Jason Turbow on Brian Wilson

    On the mound, Wilson, 28, frequently does just enough to preserve a Giants win, allowing hits, walks and base runners along the way to the point that the opposition appears to have him on the ropes.

    His team’s motto this season has been “Giants baseball: Torture,” and nobody exemplifies that notion quite the way Wilson does. The latest example came in Game 6 of the National League Championship Series, against Philadelphia, a game in which he walked the tying run into scoring position and the winning run on base before freezing the Phillies’ Ryan Howard with a series-ending 3-2 slider.

    Over all, his 48 saves this season led the major leagues, and his 1.81 earned run average and 93 strikeouts over 74 2/3 innings were better than those of any San Francisco closer since Robb Nen in 1998. A 24th-round draft pick in 2003, Wilson took over the closer’s job in 2008, and his numbers have increasingly improved. Beyond the madness, obviously, is a method.

Most of Turbow's piece is about Wilson's personality, and if you're into that sort of thing you should read the whole thing (I am, and did).

I do want to mention something else, though ... This "torture" meme strikes me as slightly overblown. Yes, it's sometimes been hard for Giants fans to watch. But that's because of the hitting, not the pitching. The Giants' bullpen has been fantastic. Even a fantastic bullpen is going to have a lot of close calls, if it's tasked with protecting small leads.

Even so, the Giants have not played a particularly large number of close games. They did play 52 one-run games during the season, but four of the seven other playoff teams played more. They did win 28 one-run games ... but so did the White Sox, the Padres and the Rockies (granted, the Rockies also lost 30 one-run games).

Maybe you'll find something different if you dig deeper, but I think the whole "torture" thing was just someone's clever invention -- Mike Krukow, perhaps -- and everyone else ran with it.

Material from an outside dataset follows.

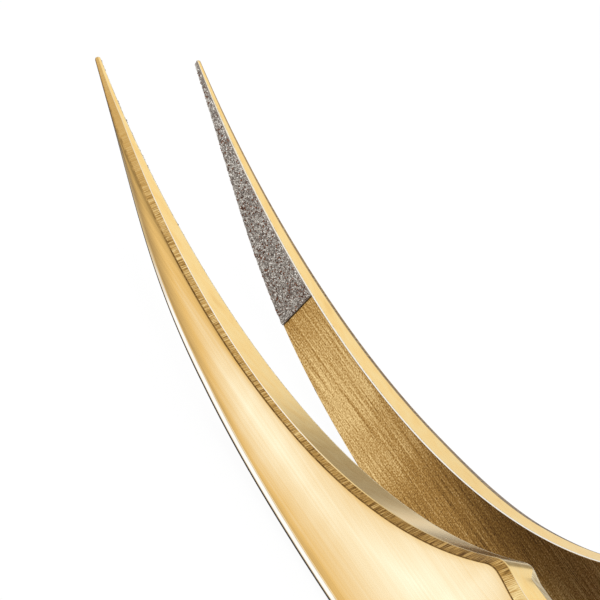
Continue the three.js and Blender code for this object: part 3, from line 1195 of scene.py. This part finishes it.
@dataclass
class Studio:
    """The pale floor, the surround, the lights and the camera."""

    point: Vector  # the middle between the two points, in metres
    floor_size: float = 4.0
    camera_distance: float = 0.6
    camera_from: Colour = (-0.54467, 0.70746, 0.45037)
    camera_roll: float = 35.19
    frame_width: float = 0.02888
    aim: Colour = (-0.011376, -0.005722, -0.004766)  # from the points to the view's middle
    boxes: tuple[Softbox, ...] = (
        Softbox("rear_softbox", (0.36, -0.56, 0.50), (1.0, 0.56), 2.5),
        Softbox("front_softbox", (-0.30, 0.35, 0.60), (0.5, 0.5), 3.5),
    )
    cards: tuple[Card, ...] = (
        Card((0.52, 0.73, -0.44), 15.0, 32.0, 1.12),
        Card((0.545, 0.22, -0.81), 16.0, 23.0, 1.05),
        Card((0.545, -0.60, -0.58), 6.0, 12.0, 0.06),
        Card((0.53, -0.84, 0.14), 9.0, 15.0, 0.36, (1.0, 0.95, 0.88)),
        Card((0.42, -0.86, -0.28), 7.0, 13.0, 0.60, (0.96, 0.98, 1.0)),
    )

    def build(self) -> None:
        """Make everything that isn't part of the tongs."""
        self._camera()
        self._floor()
        self._surround()
        target = Vector((self.point.x - 0.02, 0, 0))
        for box in self.boxes:
            box.build(target)
        bpy.context.scene.view_settings.view_transform = "Standard"

    def _camera(self) -> None:
        """Make the camera, far off with a long lens."""
        data = bpy.data.cameras.new("camera")
        data.lens = data.sensor_width * self.camera_distance / self.frame_width
        data.clip_start, data.clip_end = 0.01, 20.0
        made = linked("camera", data)
        made.location = self.point + Vector(self.camera_from) * self.camera_distance
        back = made.location - (self.point + Vector(self.aim))
        turn = back.to_track_quat("Z", "Y") @ Quaternion((0, 0, 1), math.radians(self.camera_roll))
        made.rotation_mode = "QUATERNION"
        made.rotation_quaternion = turn
        bpy.context.scene.camera = made

    def _floor(self) -> None:
        """Make the pale floor, which looks evenly white and doesn't show in the metal."""
        bm = bmesh.new()
        bmesh.ops.create_grid(bm, x_segments=1, y_segments=1, size=self.floor_size / 2)
        material, bench = new_material("floor_white")
        seen = bench.node("ShaderNodeLightPath", None, None, "Is Camera Ray")
        matt = bench.node("ShaderNodeBsdfDiffuse", None, {"Color": (0.9, 0.9, 0.9, 1)})
        glow = bench.node("ShaderNodeEmission", None, {"Color": (1, 1, 1, 1), "Strength": 1.0})
        surface = bench.node("ShaderNodeMixShader", None, {0: seen * 0.96, 1: matt, 2: glow})
        bench.node("ShaderNodeOutputMaterial", None, {"Surface": surface})
        made = finished(mesh_from(bm, "floor"), [material])
        made.visible_glossy = False

    def _surround(self) -> None:
        """Make the surround, white to the camera and graded for what the metal shows."""
        world = bpy.data.worlds.new("surround")
        bpy.context.scene.world = world
        world.use_nodes = True
        bench = Bench(world.node_tree)
        seen = bench.node("ShaderNodeLightPath", None, None, "Is Camera Ray")
        direction = bench.node("ShaderNodeTexCoord", None, None, "Generated")
        up = bench.node("ShaderNodeSeparateXYZ", None, {0: direction}, "Z")
        stops = (
            (0.0, (0.10, 0.09, 0.08)),
            (0.36, (0.05, 0.045, 0.035)),
            (0.385, (0.09, 0.08, 0.06)),
            (0.405, (0.26, 0.26, 0.25)),
            (0.46, (0.84, 0.84, 0.84)),
            (0.69, (0.92, 0.92, 0.92)),
            (0.85, (1.0, 1.0, 1.0)),
            (1.0, (0.9, 0.9, 0.9)),
        )
        around = bench.ramp(up * 0.5 + 0.5, stops)
        for card in self.cards:
            around = card.over(bench, direction, around)
        colour = bench.mix(seen, around, (1.0, 1.0, 1.0, 1))
        surface = bench.node("ShaderNodeBackground", None, {"Color": colour, "Strength": 1.0})
        bench.node("ShaderNodeOutputWorld", None, {"Surface": surface})


def main() -> None:
    """Build the studio and the tongs, and report each piece."""
    logging.basicConfig(level=logging.INFO, format="%(name)s: %(message)s")
    low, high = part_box("left_arm")
    crisp = ArmShape(tail_x=low.x / MM, point_x=high.x / MM)
    Studio(point=Vector((high.x, 0, crisp.point_height * MM))).build()
    log.info("studio ready")
    finishes = Finishes()
    longer = 0.3  # millimetres by which the right arm's point passes the left one's
    rounded = replace(
        crisp,
        point_x=crisp.point_x + longer,
        heel_setback=crisp.heel_setback + longer,
        belly_setback=crisp.belly_setback + longer,
        ridge_roundness=1.0,
        ridge_share=0.38,
        heel_ridge_share=0.62,
    )
    parts: list[Arm | GritCoat | TailSpacer] = []
    for side, shape, inset in ((Side.LEFT, crisp, 0.10), (Side.RIGHT, rounded, 0.02)):
        parts.append(Arm(side, shape, finishes))
        parts.append(GritCoat(side, shape, finishes, edge_inset=inset))
    parts.append(TailSpacer(crisp, finishes))
    for part in parts:
        piece = part.build()
        log.info("%s: %d faces", piece.name, len(piece.data.polygons))


if __name__ == "__main__":
    main()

As for Brian Wilson, he's one of 13 pitchers with at least 60 saves over the past two seasons. In that span, his WHIP -- walks and hits per inning -- ranks seventh, exactly in the middle (Mariano Rivera is No. 1, of course; Matt Capps is No. 13). What sets Wilson apart are two things: He's pitched more innings than anyone else, and at the same time given up fewer home runs than anyone else.